# Gunkholing



## ccriders (Jul 8, 2006)

I've been reading PB Breezer's blog as he sails though North Carolina. I too would like to explore inshore waters of questonable depth. I know having a chart and depth sounder are essential ingredients, but how do you judge how close you can get and still be pretty sure you're not going aground? (especially when under sail). A lot of the interesting shoreline I have to explore is on the lee and our winds are fierce enough to make a grounding difficult to get out of. Any suggestions?
John


----------



## TSOJOURNER (Dec 16, 1999)

Explore an area slowly under power or sail until you learn and /or map out the depths and get to know the area. Also, explore on a rising tide.


----------



## camaraderie (May 22, 2002)

One nice thing about a centerboard or drop keel boat is that you can play bump and run in such areas. With fierce winds it should be a rule not to explore a lee shore!


----------



## TSOJOURNER (Dec 16, 1999)

I second that Motion...!!!


----------



## sailingdog (Mar 19, 2006)

Yup... my boat is good at gunkholing... since it has a very shallow draft...


----------



## yotphix (Aug 18, 2006)

camaraderie said:


> One nice thing about a centerboard or drop keel boat is that you can play bump and run in such areas. With fierce winds it should be a rule not to explore a lee shore!

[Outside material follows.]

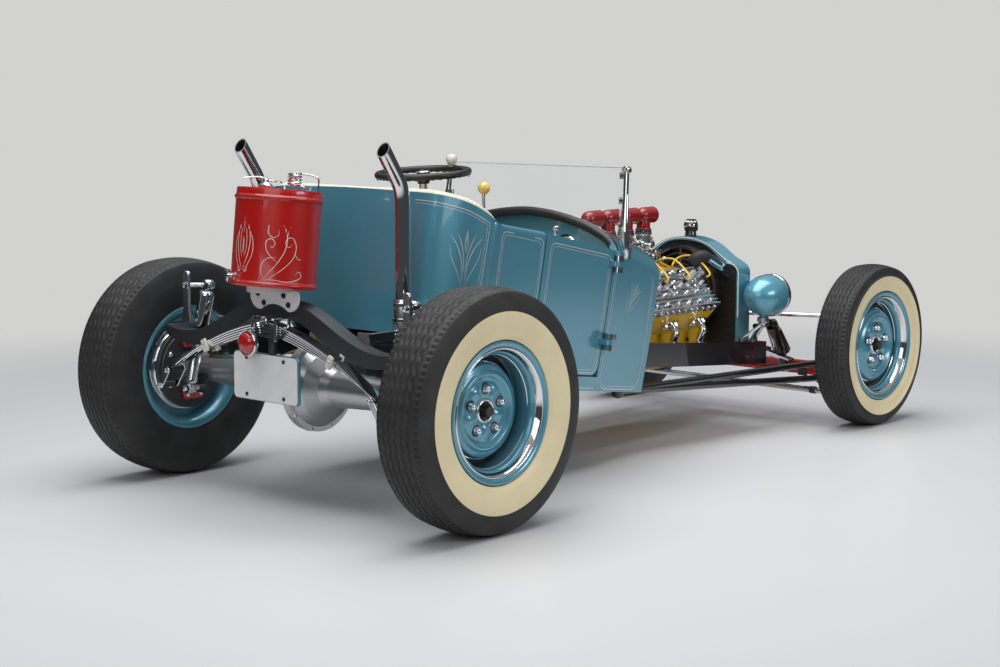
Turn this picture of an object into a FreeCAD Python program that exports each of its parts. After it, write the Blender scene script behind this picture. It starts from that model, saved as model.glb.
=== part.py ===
"""Street rod roadster: a two-seat open car on a ladder frame with an open V-eight.

Origin on the ground below the centre of the whole car.
+Z is up, the car faces -Y and its left side is +X.  Millimetres and degrees.
"""
import FreeCAD, Part
import math
import os

V = FreeCAD.Vector
X_AXIS = V(1, 0, 0)
Y_AXIS = V(0, 1, 0)
Z_AXIS = V(0, 0, 1)

# Whole car
WHEELBASE = 2540.0
REAR_TRACK = 1460.0
FRONT_TRACK = 1226.0
FIT = 0.3
RUN_GAP = 8.0
OVERRUN = 400.0

# Tyres and wheels
REAR_TYRE_R = 385.0
FRONT_TYRE_R = 332.0
REAR_TYRE_W = 195.0
FRONT_TYRE_W = 150.0
REAR_TREAD_W = 160.0
FRONT_TREAD_W = 116.0
TYRE_WALL = 13.0
RIM_R = 222.0
RIM_SEAT_R = 203.0
RIM_WELL_R = 180.0
RIM_LIP = 6.0
RIM_WALL = 4.0
REAR_RIM_W = 165.0
FRONT_RIM_W = 130.0
REAR_FACE_IN = 70.0
FRONT_FACE_IN = 38.0
DISC_WALL = 6.0
DISC_BOWL_R = 118.0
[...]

My buddy with on old swing keel C&C Corvette calls the keel his depth alarm. It just swings up harmlessly but still lets you know when you only have a couple of feet to spare.


----------



## yotphix (Aug 18, 2006)

While you are having fun exploring also be sure to have an anchor at the ready if necessary to prevent being driven further aground and have some strategies worked out for various ungrounding scenarios. Also probably doesn't hurt to have a dinghy in tow.
Last, reduce sail if you are at all unsure, slow is good in that case.


----------



## sailingdog (Mar 19, 2006)

A stern anchor is a good idea when gunkholing. It can be deployed very quickly in an emergency.


----------



## SimonV (Jul 6, 2006)

sailingdog said:


> Yup... my boat is good at gunkholing... since it has a very shallow draft...

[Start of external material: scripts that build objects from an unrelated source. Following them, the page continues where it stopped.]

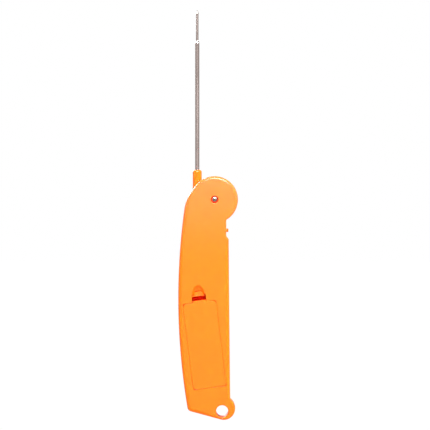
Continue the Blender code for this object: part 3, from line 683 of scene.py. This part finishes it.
def make_pivot_boss(paints):
    """The front shell's boss that the hub turns on."""
    profile = [
        (0, 3.9 * MM),
        (2.9 * MM, 3.9 * MM),
        (3.2 * MM, 3.6 * MM),
        (3.2 * MM, -4.3 * MM),
        (0, -4.3 * MM),
    ]
    boss = turned("pivot_boss", profile, along_y(*PIVOT))
    on_pivot = Matrix.Translation((PIVOT.x, 0, PIVOT.y))
    thread = circle(1.5 * MM, 32)
    cut(boss, loft("thread_hole", thread, [(-7 * MM, 0), (5 * MM, 0)], on_pivot))
    dressed(boss, paints["shell"], "case", [])


def make_door(paints):
    """Flush door, its tongue, the folded U spring and the finger tab with two dimples."""
    under, top = 8.3 * MM, BACK_Y
    half_v = DOOR_SIZE[1] / 2
    edge = 0.14 * MM
    levels = [(under, 0.0)]
    levels += [(top - edge + rise, inset) for rise, inset in quarter_round(edge, 5)]
    door = loft("door_moulding", rounded_rectangle((0, 0), *DOOR_SIZE, 2.5 * MM), levels, BAY)

    # The spring's section, in v and y, swept across the tongue's width
    half_width = 4.6 * MM
    leg, inner, outer, bend = 0.9 * MM, half_v + 0.4 * MM, half_v + 4.15 * MM, 4 * MM
    bend_centre = ((inner + outer + leg) / 2, bend + (outer + leg - inner) / 2)
    outside_r = (outer + leg - inner) / 2
    section = [(half_v - 1 * MM, 8.4 * MM), (inner, 8.4 * MM)]
    section += arc(bend_centre, outside_r, 180, 360, 20)
    section += [
        (outer + leg, 9.1 * MM),
        (outer + leg - 0.3 * MM, 9.4 * MM),
        (outer + 0.1 * MM, 9.4 * MM),
    ]
    section += arc(bend_centre, outside_r - leg, 360, 180, 20)
    section += [
        (inner + leg, top - 0.35 * MM),
        (inner + leg - 0.3 * MM, top - 0.05 * MM),
        (half_v - 1 * MM, top - 0.05 * MM),
    ]
    # Local x, z of the loft are v and y of the bay, and local y runs across it.
    across = BAY @ Matrix(((0, 1, 0, 0), (0, 0, 1, 0), (1, 0, 0, 0), (0, 0, 0, 1)))
    soft = 0.12 * MM
    spring_levels = [
        (-half_width, soft),
        (-half_width + soft, 0),
        (half_width - soft, 0),
        (half_width, soft),
    ]
    join(door, loft("latch_spring", section, spring_levels, across))
    tab = [
        (-3.6 * MM, outer + 0.1 * MM),
        (3.6 * MM, outer + 0.1 * MM),
        (2.3 * MM, half_v + 7.5 * MM),
        (-2.3 * MM, half_v + 7.5 * MM),
    ]
    tab = thinned(softened(spaced(tab, 0.15 * MM), 8), 6)
    tab_levels = [
        (8.5 * MM, 0.15 * MM),
        (8.65 * MM, 0),
        (9.35 * MM, 0),
        (9.55 * MM, 0.08 * MM),
        (9.6 * MM, 0.3 * MM),
    ]
    join(door, loft("finger_tab", tab, tab_levels, BAY))
    # The legs stop short at opposite ends, so the slot shows past each.
    slot_ends = (((-4.8, 8, 33.9), (-3.7, 10, 35.25)), ((4.15, 7.5, 30.2), (4.8, 10.2, 31.5)))
    for ends in slot_ends:
        low, high = [[value * MM for value in end] for end in ends]
        cut(door, box("slot_end", low, high, BAY))
    half_profile = ((0, 0.5), (0.45, 0.25), (0.5, 0), (0.45, -0.25), (0, -0.5))
    dimple = [(radius * MM, height * MM) for radius, height in half_profile]
    for side in (-1, 1):
        place = BAY @ Matrix.Translation((side * 1.05 * MM, 9.75 * MM, half_v + 5.5 * MM))
        cut(door, turned("dimple", dimple, place @ Matrix.Rotation(math.pi / 2, 4, "X"), 24))
        low = (side * HOOK_U - 1.4 * MM, 7 * MM, -half_v - 1.4 * MM)
        high = (side * HOOK_U + 1.4 * MM, 7.9 * MM, -half_v + 1.5 * MM)
        join(door, box("hook", low, high, BAY))
        root_low = (low[0], 7.1 * MM, -half_v + 0.4 * MM)
        root_high = (high[0], 8.5 * MM, -half_v + 1.45 * MM)
        join(door, box("hook_root", root_low, root_high, BAY))
    dressed(door, paints["shell"], "door", ["battery_door"])
    # Painted shade, darker red, inside the U spring
    repainted(door, paints["deep"], WORLD, (-4.4, 0, 31.2), (4.4, 9.35, 34.2))


# ---------------------------------------------------------------- probe and screws


def make_hub(paints):
    """Disc with a bore and the lead's ring, and the round neck."""
    half, radius, edge = 3.3 * MM, 13 * MM, 0.4 * MM
    on_pivot = Matrix.Translation((PIVOT.x, 0, PIVOT.y))
    levels = [(half - edge + rise, inset) for rise, inset in quarter_round(edge, 4)]
    levels = [(-y, inset) for y, inset in reversed(levels)] + levels
    hub = loft("hub_moulding", circle(radius, 128), levels, on_pivot)
    ring = loft("ring", circle(10.5 * MM, 96), [(-5 * MM, 0), (-1.2 * MM, 0)], on_pivot)
    cut(ring, loft("ring_core", circle(6 * MM, 96), [(-6 * MM, 0), (0, 0)], on_pivot))
    cut(hub, loft("bore", circle(3.28 * MM, 96), [(-5 * MM, 0), (5 * MM, 0)], on_pivot), ring)

    neck_r = 3.15 * MM
    corner = 1.5 * MM
    neck = [(0, NECK_TOP), (neck_r - corner, NECK_TOP)]
    for step in range(1, 9):
        angle = math.radians(90 - 90 * step / 8)
        radius = neck_r - corner + corner * math.cos(angle)
        neck.append((radius, NECK_TOP - corner + corner * math.sin(angle)))
    foot = PIVOT.y + 0.3 * MM
    neck += [(neck_r, foot + 0.5 * MM), (neck_r - 0.5 * MM, foot), (0, foot)]
    join(hub, turned("neck", neck, Matrix.Translation((STEM_X, 0, 0)), 96))
    socket = [
        (0, NECK_TOP + 1 * MM),
        (STEM_R + 0.3 * MM, NECK_TOP + 1 * MM),
        (STEM_R + 0.3 * MM, NECK_TOP),
        (STEM_R + 0.06 * MM, NECK_TOP - 0.3 * MM),
        (STEM_R + 0.06 * MM, PIVOT.y + 2 * MM),
        (0, PIVOT.y + 2 * MM),
    ]
    cut(hub, turned("socket", socket, Matrix.Translation((STEM_X, 0, 0)), 64))
    dressed(hub, paints["hub"], "probe", ["probe_hub"])


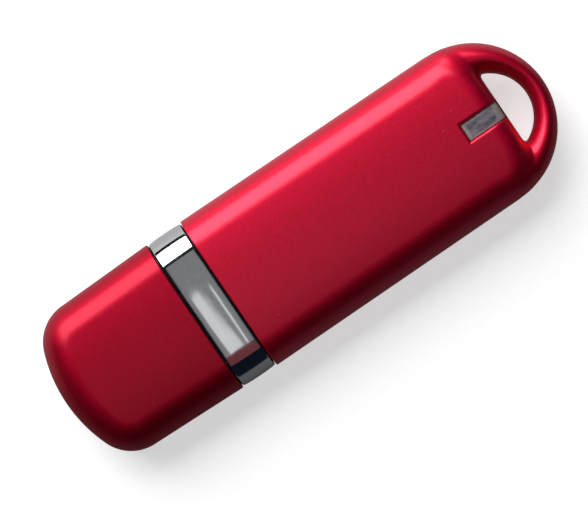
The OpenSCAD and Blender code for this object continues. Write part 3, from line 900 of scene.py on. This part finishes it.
# %% [markdown]
# One large soft box stands low on the +Y side and draws the long bright band along the rounded
# edge. The others are small and weak. They are what the chrome mirrors: a grey ceiling, a pale card
# and a narrow strip for the two bright wedges on its flat, and a warm card for the reddish end. The
# room is nearly black and a little blue, and the -Y side is left dark, which gives the paint depth.

# %% Soft lights
def soft_light(name, centre, aim, width, height, brightness, colour="#FFFFFF", turn=0):
    """A rectangular soft box. Brightness is what its face sends out, so a bigger box gives more light."""
    lamp = bpy.data.lights.new(name, "AREA")
    lamp.shape, lamp.size, lamp.size_y = "RECTANGLE", width, height
    lamp.energy = brightness * math.pi * width * height
    lamp.color = linear(colour)[:3]
    made = bpy.data.objects.new(name, lamp)
    made.location = centre
    facing = (Vector(aim) - Vector(centre)).to_track_quat("-Z", "Y")
    made.rotation_euler = (facing @ Quaternion((0, 0, 1), math.radians(turn))).to_euler()
    made.visible_camera = False
    bpy.context.scene.collection.objects.link(made)


soft_light("key_soft_box", (-0.05, 0.55, 0.43), (0, 0, 0.004), 0.72, 0.64, 4.3)
soft_light("ceiling_card", (-0.05, 0.035, 0.92), (-0.05, 0.035, 0), 0.42, 0.51, 0.22)
soft_light("collar_card", (-0.1, -0.088, 0.9), (-0.1, -0.088, 0), 0.12, 0.24, 0.5, turn=8)
soft_light("collar_strip", (0.035, -0.09, 0.9), (0.035, -0.09, 0), 0.03, 0.23, 0.6)
soft_light("warm_card", (-0.04, -0.265, 0.57), (-0.013, 0, 0), 0.34, 0.26, 0.2, colour="#E0706E")
world = bpy.data.worlds.new("dim_room")
world.use_nodes = True
world.node_tree.nodes["Background"].inputs["Color"].default_value = linear("#5E7090")
world.node_tree.nodes["Background"].inputs["Strength"].default_value = 0.04
bpy.context.scene.world = world
bpy.context.scene.view_settings.view_transform = "Standard"

# %% [markdown]
# The camera looks straight down from 30 cm with a long lens, so the drive keeps its proportions,
# and it is rolled so that the drive lies slanting across the view.

# %% Camera
lens = bpy.data.cameras.new("copy_stand_camera")
lens.lens, lens.sensor_width = 158.9, 36
lens.clip_start, lens.clip_end = 0.01, 10
camera = bpy.data.objects.new("copy_stand_camera", lens)
camera.location = (-0.0009, 0.0040, 0.304)
camera.rotation_euler = [math.radians(a) for a in (-0.839, -0.331, -34.145)]
bpy.context.scene.collection.objects.link(camera)
bpy.context.scene.camera = camera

Ha SD and I always thought you were deep. 

Edit. Ok I miss read your post, ...... but iI will get you sooner or much latter  

Second Edit. RIGHT, SD, how did you do that, it did not say shallow before!!!! come on HOW DID YO DO IT. I am ooohh my head hurts.


----------



## TSOJOURNER (Dec 16, 1999)

This may be true in other states as well, but NC really makes boat choice difficult. Obviously the big briny deep is just right there, but if you can sail in the shallows, there are a lot more places to sail (without cnstantly being onedge about staying in the channel, or sharing it with much traffic).


----------



## sailingdog (Mar 19, 2006)

SimonV said:


> Ha SD and I always thought you were deep.
> 
> Edit. Ok I miss read your post, ...... but iI will get you sooner or much latter
> 
> Second Edit. RIGHT, SD, how did you do that, it did not say shallow before!!!! come on HOW DID YO DO IT. I am ooohh my head hurts.


You need to stop mixing Tequila and Sailnet... it isn't healthy for you to do that...


----------